I must say since my three loves were young, I have always been accused of smothering them with love. In my opinion, I just decided on this style of parenting. I loved my three and gave them the best I could. It really was not much, what with my constant joblessness in between job, separation from baby daddies, and other hardships courtesy lack of keen and proper guidance.

Still I prejudge myself as having done well and come out almost tops. If nothing else, my undying, uncompromised and non stop love, understanding, guidance and care and joy with and to my three loves, has shaped them well. My constant self sacrifice for their comfort and that of relatives close and distant has instilled in them a desire to have empathy, be God fearing and to the best of their ability, aspire to make the world a safer better when they can. Towards this, they have embraced -not always to my liking- total non-discriminatory virtues. They consider all people equal, and thus make friends bila ubaguzi (without allowing scruples of any kind to influence them).

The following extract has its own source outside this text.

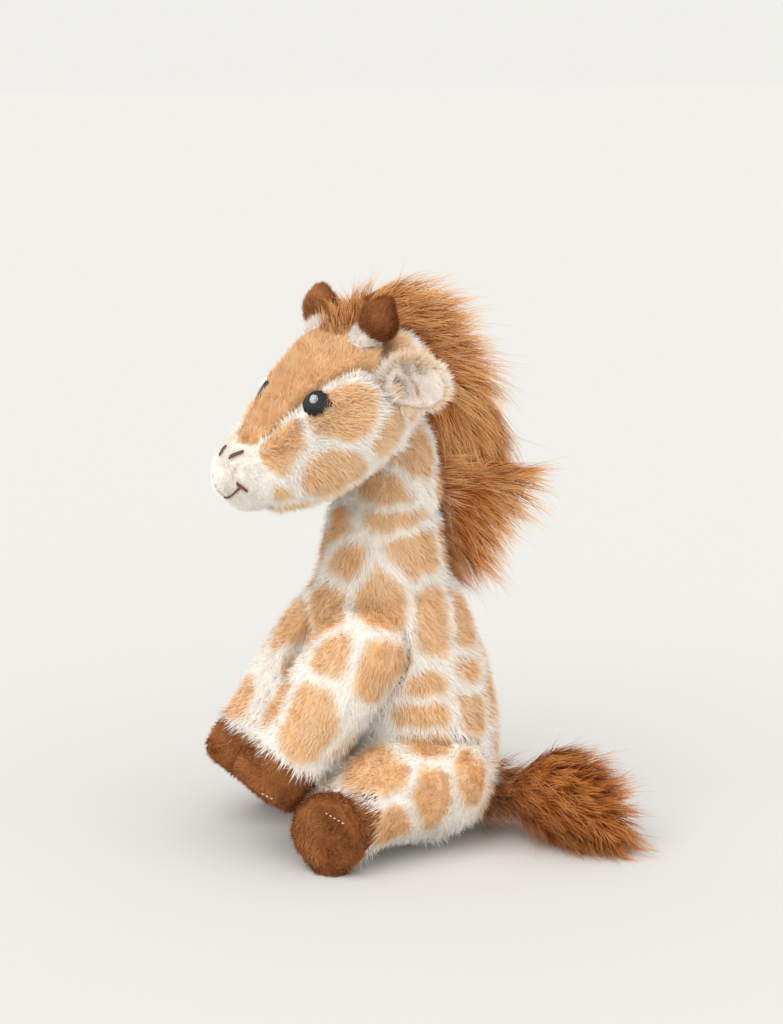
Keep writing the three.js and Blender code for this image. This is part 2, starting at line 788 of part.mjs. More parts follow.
// Mane sections on the head, from between the horns to the nape: place behind the turning point and height
// above it as shares of the head's top, and half depth as a share of the mane's length.
const headManeShares = [
  [-0.56, 0.9, 0],
  [-0.5, 0.96, 0.14],
  [-0.36, 1.02, 0.25],
  [0.04, 1.1, 0.29],
  [0.36, 0.92, 0.32],
  [0.58, 0.45, 0.42],
  [0.7, -0.05, 0.58],
  [0.74, -0.5, 0.64],
  [0.74, -0.6, 0],
];

// Mane sections on the neck: height above the turning point as a share of the neck's rise, then inner and
// outer edge behind it as shares of the mane's length.
const neckManeShares = [
  [0.1, 1, 1],
  [0.06, 0.6, 1.5],
  [-0.1, 0.6, 1.64],
  [-0.37, 0.62, 1.54],
  [-0.56, 0.65, 1.2],
  [-0.74, 0.7, 1.15],
  [-0.84, 0.9, 1.02],
  [-0.86, 0.96, 0.96],
];

function headMane() {
  const last = headManeShares.length - 1;
  const stations = headManeShares.map(([back, rise, deep], i) => ({
    middle: at(0, back * headTop, rise * headTop),
    wide: i === 0 || i === last ? 0 : maneWidth / 2,
    deep: deep * maneLength,
  }));
  const split = beyond(at(0, 0, -maneSplit), zAxis);
  const hair = stuffed(stations, { side: xAxis, sides: 12 }).intersect(split);
  return hair.subtract(headForm(seamGap)).subtract(neckSocket());
}

function neckMane() {
  const last = neckManeShares.length - 1;
  const stations = neckManeShares.map(([rise, inner, outer], i) => ({
    middle: headPivot.clone().add(at(0, ((inner + outer) / 2) * maneLength, rise * neckRise)),
    wide: i === 0 || i === last ? 0 : maneWidth / 2,
    deep: ((outer - inner) / 2) * maneLength,
  }));
  const split = beyond(at(0, 0, headPivot.z - maneSplit - seamGap), down);
  const hair = stuffed(stations, { side: xAxis, depth: yAxis, sides: 12 }).intersect(split);
  return hair.subtract(neckForm(seamGap));
}

// Cuts one leg's form into the plush leg, the hoof sewn to its end, the sole in the hoof and the filling.
function addLeg(name, form, seam, line, hoofLength) {
  const aheadOfSeam = (shift) => beyond(seam.clone().addScaledVector(line, shift), line);
  const solePlace = seam.clone().addScaledVector(line, hoofLength - soleWall);
  const sole = (grow) =>
    turned(
      [[0, -grow], [soleRadius + grow, -grow], [soleRadius + grow, soleWall + grow], [0, soleWall + grow]],
      solePlace,
      line,
      18,
    );
  const cloth = form(0).intersect(above(0)).subtract(form(-plushWall));
  const filling = form(-plushWall - fillingGap);
  piece(name("skin"), cloth.subtract(aheadOfSeam(-seamGap / 2)), colours.spottedPlush);
  piece(name("hoof"), cloth.intersect(aheadOfSeam(seamGap / 2)).subtract(sole(seamGap)), colours.brownPlush);
  piece(name("sole"), sole(0).intersect(form(0)), colours.brownPlush);
  piece(name("stuffing"), filling.subtract(sole(seamGap)), colours.fibre);
}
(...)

Like I said, not always to my liking. Having and living with teenagers has been an eye opener to me. Now I understand how loving and merciful mothers can be, and why one’s mother is deemed as next in importance to one’s God. Teenagers are an extreme tester of nerves. Was I ever one? It is all very well to claim “in our days….blah blah fishcake…” This is not then. It becomes so tough, ever so tough, to be loving, caring or even understanding with this breed we are raising. Times have changed and so have their needs, likes and wants. We should have parenting tips given as refresher courses every other decade, to bring us up to date with what’s “hip” for teens. Just so we know.

So…I have gone through my mad hours with Miss D and Sonny. On the receiving end, have been their maternal aunts and uncles. The closer and more sympathetic they have been to these two’s woes, the harsher my wars with them have been. I am a bull in rage when it has come to discipline issues with these two. I now understand only so well, how rages of anger can drive parents to remove or input disastrous clauses in their will, cutting off or reducing benefits of their children. Now while I write this in my happy mood, I can barely believe what fits of anger I have had because of this duo.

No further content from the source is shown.